I believe to the extent anyone does, they are venture capital investors, plain and simple. A company the size and scale of Equity Office could, in fact, allocate funds each year to venture capital investment through bartering of space for stock. I can't emphasize enough that the decision to take anything less than cash would reflect an investment decision in the idea. And, consequently, I would expect that to the extent that Equity Office ever did that they would do it in the context of having really done significant due diligence -- or would have gotten someone else to do so -- and they had accepted the idea.

Where Have the Good Times Gone?

Let's return to the performance of REITs over the past two years. You indicate that one reason for the decline is more competition for capital from traditional real estate investors. However, all REITs have significantly underperformed in the past two years. Are there other reasons that account for the declines?

The

stocks

have significantly underperformed in the past couple of years. The companies, generally, have performed quite well. And I think if you "believe" in ultimate recognition of value to the extent that the companies continue to perform as well as they are performing, I would argue that there will be a catch-up.

Would you care to predict when the catch-up will occur?

More likely sooner than later and more likely in the next year than two or three years out.

Back to the reasons for the decline in share prices, are there others?

If you accept my thesis that the excitement over the REITs was very much the function of the recognition of a sorely underperforming sector about to become an overperforming sector, I think you also have to not forget about history. The real estate industry as a whole has not conducted itself with great acclaim in the public markets in the last 15 years.

Whether it's the old real estate investment trusts that were created in the early 1970s that basically took $24 billion and turned it into $11 billion in 24 months, or the public sale of limited partnerships in the 1980s, or the flurry of new activity in the mid-1980s where large private owners took their least desirable properties and foisted them on the public. I think that, combined with a very historically wild and cyclical nature of the business, certainly create ample basis for trepidation.

Having said that, I would say to you that the transparency of the public markets has in fact created a governor on the cyclicality. If you go back to the beginning of 1998 when the real estate industry looked like it was just going to explode from oversupply, there has been, in effect, a real tempering of new development since then, combined with the lowering of stock prices. That proves that where you have transparency, you really have a much higher level of knowledge and a greater level of discipline. I think the real estate industry as a whole is much more disciplined today than it ever has been.

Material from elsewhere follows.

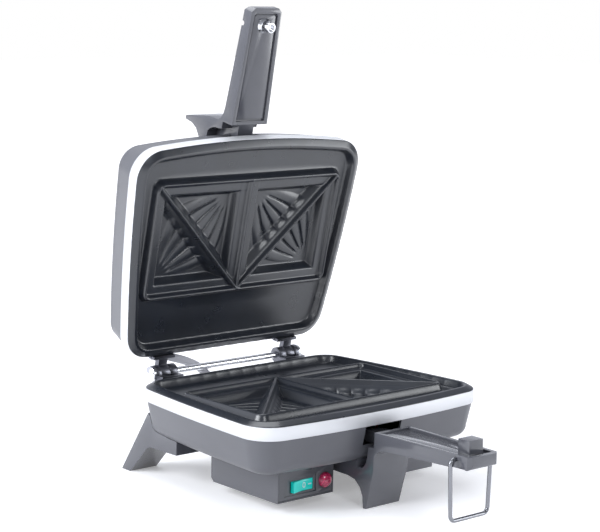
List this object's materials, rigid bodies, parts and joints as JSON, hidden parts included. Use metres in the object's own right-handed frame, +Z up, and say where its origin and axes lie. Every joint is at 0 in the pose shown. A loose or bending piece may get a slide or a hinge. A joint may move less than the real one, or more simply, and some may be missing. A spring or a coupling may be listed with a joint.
{
  "type": "sandwich toaster",
  "caption": "Electric sandwich toaster with two hinged triangle-pocket plates, long front handles, a swinging wire latch, a green rocker switch and a red lamp",
  "frame": {"origin": "middle of the underside of the whole part's bounding box, on the table plane", "axes": "+Z up, -Y towards the handles, X along the hinge, right-handed"},
  "size_m": [0.296, 0.4271, 0.4794],
  "materials": {
    "coated_aluminium": "die-cast aluminium with a slate-grey non-stick coating",
    "polished_band": "polished sheet band",
    "black_housing": "satin black heat-resistant moulding",
    "black_handle": "glossy black moulding",
    "bright_steel": "polished plated steel",
    "wire_steel": "drawn steel wire",
    "pressed_steel": "zinc-plated pressed steel",
    "zinc_screw": "zinc-plated fasteners",
    "heater_sheath": "heat-stained steel sheath",
    "reflector_sheet": "bright aluminium sheet",
    "black_panel": "glossy black panel",
    "switch_black": "matt black switch body",
    "green_rocker": "translucent turquoise-green rocker",
    "red_lens": "translucent red lens",
    "pale_ceramic": "pale insulating block",
    "brown_phenolic": "brown phenolic body",
    "lead_cover": "red silicone lead covering",
    "grey_sleeve": "grey heat-resistant sleeve",
    "black_rubber": "black rubber bush"
  },
  "bodies": {
    "base": {"base_plate": "coated_aluminium", "base_band": "polished_band", "base_housing": "black_housing", "base_heater": "heater_sheath", "base_heater_clamps": "pressed_steel", "base_reflector": "reflector_sheet", "base_reflector_screws": "zinc_screw", "base_housing_screws": "zinc_screw", "thermostat": "brown_phenolic", "thermal_fuse": "pale_ceramic", "control_box": "black_housing", "control_panel": "black_panel", "switch_body": "switch_black", "indicator_lens": "red_lens", "lamp_holder": "pale_ceramic", "terminal_box": "black_housing", "terminal_block": "pale_ceramic", "cord_gland": "black_rubber", "box_screws": "zinc_screw", "rear_leg_left": "black_handle", "rear_leg_right": "black_handle", "rear_leg_screws": "zinc_screw", "base_handle": "black_handle", "base_handle_screws": "zinc_screw", "latch_block": "black_handle", "hinge_rod": "bright_steel", "hinge_cap_nuts": "bright_steel", "base_hinge_left": "pressed_steel", "base_hinge_right": "pressed_steel", "base_hinge_screws": "zinc_screw", "inner_leads": "lead_cover", "lead_sleeve": "grey_sleeve", "base_grommet": "black_rubber"},
    "lid": {"lid_plate": "coated_aluminium", "lid_band": "polished_band", "lid_housing": "black_housing", "lid_heater": "heater_sheath", "lid_heater_clamps": "pressed_steel", "lid_reflector": "reflector_sheet", "lid_reflector_screws": "zinc_screw", "lid_housing_screws": "zinc_screw", "lid_handle": "black_handle", "lid_handle_screws": "zinc_screw", "lid_peg": "bright_steel", "lid_hinge_left": "pressed_steel", "lid_hinge_right": "pressed_steel", "lid_hinge_screws": "zinc_screw", "lid_grommet": "black_rubber"},
    "bail": {"bail": "wire_steel"},
    "rocker": {"switch_rocker": "green_rocker"}
  },
  "joints": [
    {"name": "lid_hinge", "type": "hinge", "parent": "base", "child": "lid", "pos_m": [0, 0.16859, 0.1], "axis": [-1, 0, 0], "range_deg": [-77.5, 102.5], "deforming": ["lead_sleeve"]},
    {"name": "bail_pivot", "type": "hinge", "parent": "base", "child": "bail", "pos_m": [0, -0.19541, 0.0745], "axis": [-1, 0, 0], "range_deg": [-65, 180]},
    {"name": "rocker_pivot", "type": "hinge", "parent": "base", "child": "rocker", "pos_m": [-0.0722, -0.03591, 0.0238], "axis": [0, 0, -1], "range_deg": [0, 14]}
  ]
}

In the same manner, the financial sources to the real estate industry -- because the real estate industry has moved into the mainstream -- have options and therefore you don't get the overallocation of capital to the industry that in the past has led to the cyclical downturns from oversupply.

Accounting for Accounting

I would like to extend the transparency conversation. You commented that, from a supply standpoint, the real estate industry is more disciplined than ever. There is another transparency issue -- financial and reporting transparency -- that you have been very involved with as chairman of the

National Association of Real Estate Investment Trusts

. There are many -- both inside and outside the industry -- that have been critical of REITs and stayed away from investing in REITs because of accounting issues. Is that as significant a problem as those who level the criticisms suggest?

I would think not. I think that further clarity is everybody's goal. Uniformity is everybody's goal. And I suspect that over the next few years you will see additional changes.

Having said that, the accounting "boogey man" is certainly a wonderful whipping boy for what in reality is a less attractive alternative in a very speculative market.

We didn't hear a lot of talk about accounting issues in 1996 and 1997 when the going was good. Are you suggesting that "when you're down, you're an easier target?"

Of course, of course, of course, by definition. It takes a lot less reasoning to buy a stock than to sell a stock. But you can also talk to what I call long-term players in the stock markets and they'll tell you their biggest hits have come from accumulating "out of favor industries" that were performing extraordinarily well. And right now that is what the real estate industry is.

Along those value lines, I'd like your thoughts on perhaps the most famous value investor:

Warren Buffett

. In the last 18 months Mr. Buffett has been buying REITs. Do you think his entrance into REITs is interesting?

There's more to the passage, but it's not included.